管理職を対象に講演を行いました(板橋区教育委員会)

 

4月4日(木)に板橋区教育委員会で開催された「平成31年度『読み解く力』説明会」において、本研究所所長・代表理事の新井紀子が「『読み解く力』を支える基礎的読解力の育成について」と題して講演を行いました。

1月30日の第3回区長記者会見で発表されたように、板橋区は2019年度から3年計画で全区立小中学校(74校)にリーディングスキルテストを導入し、本テストの実施を通じて子どもたちに必要とされる「読み解く力」の育成に力を入れ、子どもたち一人ひとりの学力定着・向上をめざしています。

「平成30年度第3回区長記者会見」開催(平成31年1月30日)

新井の講演では、最近のAI(人工知能)研究から明らかになった人間とAIの違いをお話し、AI時代を子どもたちが生きぬくためには基礎的読解力を育むことが重要であることをお伝えしました。

子どもたちが自学自習できるようになるためには、RSTの「同義文判定」と「推論」が必須の能力になります。「同義文判定」ができないと、記述式のテストの採点が一人ではできず、先生の模範解答と一言一句同じにならないといけないと思い、すべて書き直してしまいます。また、「推論」ができないと、学んだ事柄をつなぎ合わせて新しい知識を獲得することができず、すべてを暗記していくしかありません。

ただ、RSTはあくまでも診断を目的として開発したテストなので、RSTの結果を良くすることをめざすのではなく、子どもたちが教科書をひとりで読んで意味を理解できることを目指してほしい。それが、公教育の最重要課題であると強調しました。

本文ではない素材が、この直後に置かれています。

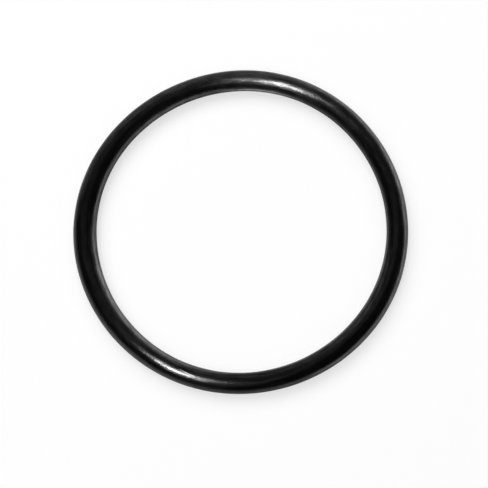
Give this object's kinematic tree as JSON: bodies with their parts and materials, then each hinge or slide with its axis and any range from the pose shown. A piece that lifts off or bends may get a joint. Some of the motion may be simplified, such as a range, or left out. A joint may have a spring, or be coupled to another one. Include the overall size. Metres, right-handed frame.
{
  "type": "rubber o-ring",
  "caption": "Plain black rubber sealing ring of round section, with a fine moulded parting ridge inside and outside.",
  "frame": {"origin": "centre of the ring, on its axis and halfway through its thickness", "axes": "+Z along the ring's axis, up from the surface it lies on; the ring is round, so +X and +Y are any two directions in its plane"},
  "size_m": [0.0552, 0.0552, 0.0036],
  "materials": {
    "rubber": "satin"
  },
  "bodies": {
    "root": {"o_ring": "rubber"}
  },
  "joints": []
}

今回の「『読み解く力』説明会」には、年度初頭にも関わらず全区立小中学校の管理職(校長・副校長)およそ150名の参加がありました。

今回の講演にさきがけ、教育委員会から参加される先生方には事前課題が課されていました。その課題の内容は、「読み解く力」に関して子どもたちがどのような誤読をしているのか、文の理解ができているのか、などの状況について具体例をあげて回答するものでした。

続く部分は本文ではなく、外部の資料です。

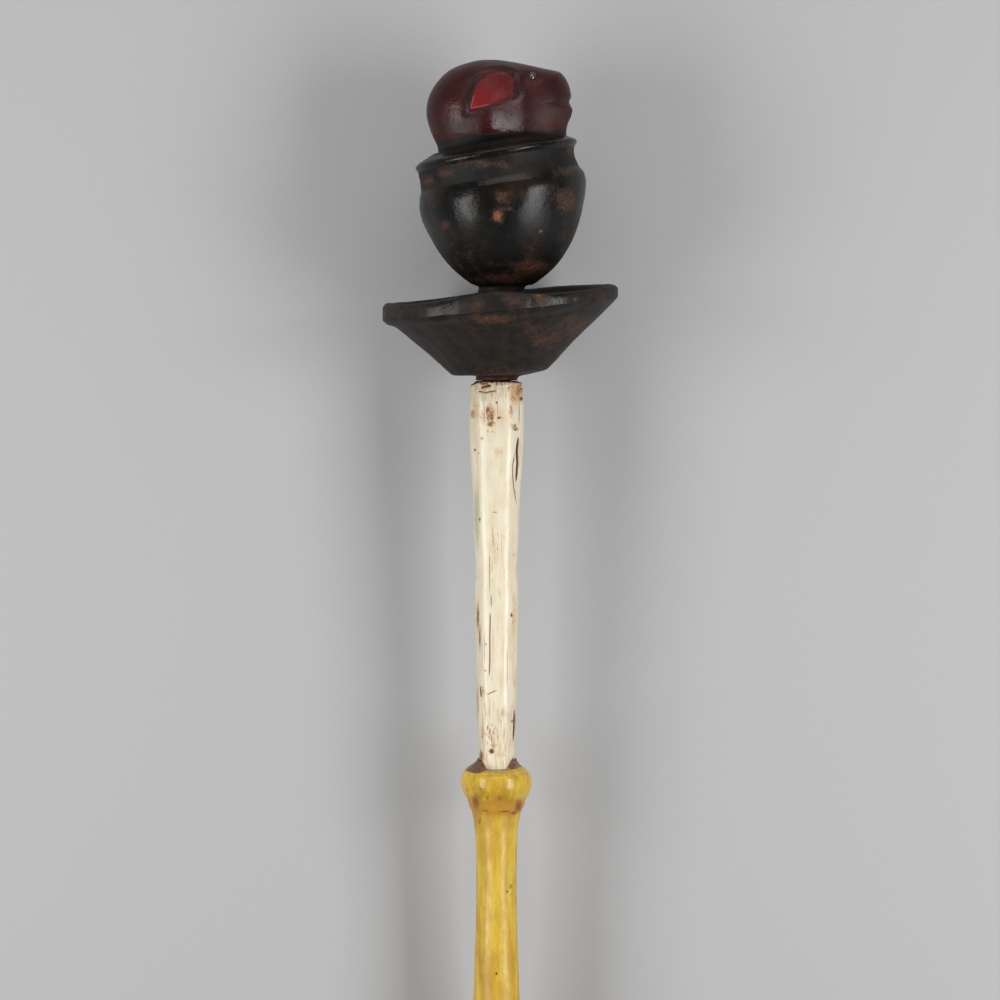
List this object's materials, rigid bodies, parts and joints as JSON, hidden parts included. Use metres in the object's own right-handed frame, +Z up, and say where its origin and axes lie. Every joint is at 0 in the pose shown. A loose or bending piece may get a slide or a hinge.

講演のあとのワークショップでは、今回の講演内容をふまえて「学びのエリア」(板橋区では、小中学校の連携を密にするため区立小学校を区立中学校単位に分けて、「学びのエリア」と呼んでいます)の先生方で集まり、持ち寄った事前課題をもとに子どもたちの状況についての報告しあい、小学校6年生までにどのような準備をさせてから中学校に来てほしいのかを協議しました。

ワークショップの後、ある校長先生が、子どもたちの基礎的読解力を育成する必要性について校内で「危機感」を共有していきたいとおしゃっていました。時間は限れていましたが、管理職の先生方の間で基礎的読解力の重要性と子どもたちがおかれている状況についての問題意識を共有していただけたと思っています。